Lakebase is built on a fundamentally different assumption: an operational database should run on the exact same open, low-cost cloud storage as your Lakehouse. Because OLTP and OLAP share this unified storage foundation, we can eliminate the ETL pipeline entirely. Data movement  becomes a native property of the database itself.

With Native Lakehouse Sync, Lakebase decodes its Write-Ahead-Log (WAL) and writes directly to Unity Catalog Managed Tables. A single schema-level toggle enables it in under a minute. This sync has zero impact on Postgres performance, and no additional cost. And since Databricks controls both ends, schema changes flow automatically, eliminating the drift and lag. 

Agent-first from end to end

Agents build apps on Lakebase. Agents like Databricks Genie analyze the data. To keep this entire lifecycle autonomous, Native Lakehouse Sync is built as a core property of Lakebase. It inherits the exact behaviors agents need to operate seamlessly:

  • Scale-to-zero: Sync pauses when the database scales to zero and resumes from the last LSN upon waking.
  • Zero compute management: Sync is a native part of Lakebase. All monitoring and observability stay within your Lakebase Project.
  • Automatic schema propagation: Schema changes flow automatically. Adding a column propagates instantly. Dropping a column retains it on the destination. Agents never have to recreate the sync.

Lakehouse primitives on the destination side

Because the destination is a Unity Catalog managed table, every Lakehouse capability is available on synced data from the moment it lands.

  • AI-native analytics: Immediately available for querying, analysis, and pipeline generation by agents like Databricks Genie and Genie Code.
  • Universal readability: Readable by Databricks SQL, Apache Spark, Lakeflow Spark Declarative Pipelines, ML notebooks, and any tool speaking Delta or Iceberg.
  • Unified governance: Lineage, access policies, tags, and audits are inherited from Unity Catalog.
  • Automatic optimization: Predictive Optimization and Liquid Clustering apply with zero setup.
  • Default versioning: Every insert, update, and delete lands as SCD Type 2 history. Audit logs, rewinds, and CDF semantics are built in.

What you can build with Native Lakehouse Sync

Together, these source and destination behaviors unlock three patterns that previously required a custom Change Data Capture (CDC) stack:

Agentic memory and live ML features. Application writes land in Unity Catalog within a minute, so models retrain and score against the current state of the application without a separate ingestion pipeline.

Operational data in the medallion architecture. Use Lakebase as the Bronze Tables in the medallion architecture. High-velocity updates happen in Postgres, and the full change history flows into the Lakehouse automatically as SCD Type 2.

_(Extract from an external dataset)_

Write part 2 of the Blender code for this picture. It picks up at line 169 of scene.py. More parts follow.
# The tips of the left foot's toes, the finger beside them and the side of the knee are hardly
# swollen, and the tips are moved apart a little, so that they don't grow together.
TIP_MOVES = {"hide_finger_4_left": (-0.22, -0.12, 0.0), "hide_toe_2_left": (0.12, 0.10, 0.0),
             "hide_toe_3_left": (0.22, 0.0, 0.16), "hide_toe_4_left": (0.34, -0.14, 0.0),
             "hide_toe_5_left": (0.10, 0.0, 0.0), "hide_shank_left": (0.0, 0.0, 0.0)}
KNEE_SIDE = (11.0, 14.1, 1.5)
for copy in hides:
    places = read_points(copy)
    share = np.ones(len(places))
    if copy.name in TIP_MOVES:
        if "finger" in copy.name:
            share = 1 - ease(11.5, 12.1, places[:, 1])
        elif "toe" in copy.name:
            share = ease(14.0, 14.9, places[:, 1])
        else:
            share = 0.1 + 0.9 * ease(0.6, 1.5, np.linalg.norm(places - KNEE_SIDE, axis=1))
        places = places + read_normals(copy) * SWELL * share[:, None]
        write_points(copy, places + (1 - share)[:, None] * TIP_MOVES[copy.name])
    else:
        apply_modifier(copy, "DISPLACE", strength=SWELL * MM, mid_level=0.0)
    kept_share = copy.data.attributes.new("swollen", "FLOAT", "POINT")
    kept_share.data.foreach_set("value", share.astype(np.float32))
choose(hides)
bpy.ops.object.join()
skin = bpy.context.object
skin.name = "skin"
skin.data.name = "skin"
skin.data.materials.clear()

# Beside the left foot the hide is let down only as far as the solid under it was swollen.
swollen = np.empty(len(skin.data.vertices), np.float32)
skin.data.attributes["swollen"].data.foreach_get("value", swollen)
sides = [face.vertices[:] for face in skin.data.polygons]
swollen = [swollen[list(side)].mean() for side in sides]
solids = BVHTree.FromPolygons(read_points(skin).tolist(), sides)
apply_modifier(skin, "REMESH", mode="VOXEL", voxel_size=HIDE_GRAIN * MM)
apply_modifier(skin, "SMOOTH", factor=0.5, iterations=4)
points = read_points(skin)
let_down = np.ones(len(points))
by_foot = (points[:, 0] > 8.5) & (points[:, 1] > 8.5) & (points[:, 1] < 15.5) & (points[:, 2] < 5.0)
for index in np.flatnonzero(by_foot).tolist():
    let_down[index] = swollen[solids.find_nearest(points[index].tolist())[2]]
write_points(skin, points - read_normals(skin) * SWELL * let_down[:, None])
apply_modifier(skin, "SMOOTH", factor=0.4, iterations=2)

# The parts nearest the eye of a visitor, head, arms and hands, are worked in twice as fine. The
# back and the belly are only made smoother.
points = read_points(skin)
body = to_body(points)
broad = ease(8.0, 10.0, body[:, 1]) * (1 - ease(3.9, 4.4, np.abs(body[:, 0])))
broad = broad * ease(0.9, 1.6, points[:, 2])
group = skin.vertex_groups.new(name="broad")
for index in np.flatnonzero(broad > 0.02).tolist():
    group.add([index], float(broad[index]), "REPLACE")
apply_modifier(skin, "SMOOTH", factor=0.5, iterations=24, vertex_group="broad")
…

Compliance and audit. Every insert, update, and delete is captured as a history row in Unity Catalog. No application-side history tracking, no separate audit pipeline.

Get started

Native Lakehouse Sync is in Public Preview. Spinning up a Lakebase is instant. Toggle sync on a schema once, and every existing and future table will appear in Unity Catalog within a minute

Lakebase is built on the exact same open data foundation as the Lakehouse. Native Lakehouse Sync makes that vision a reality, allowing Lakebase data to flow into open formats automatically without a separate pipeline.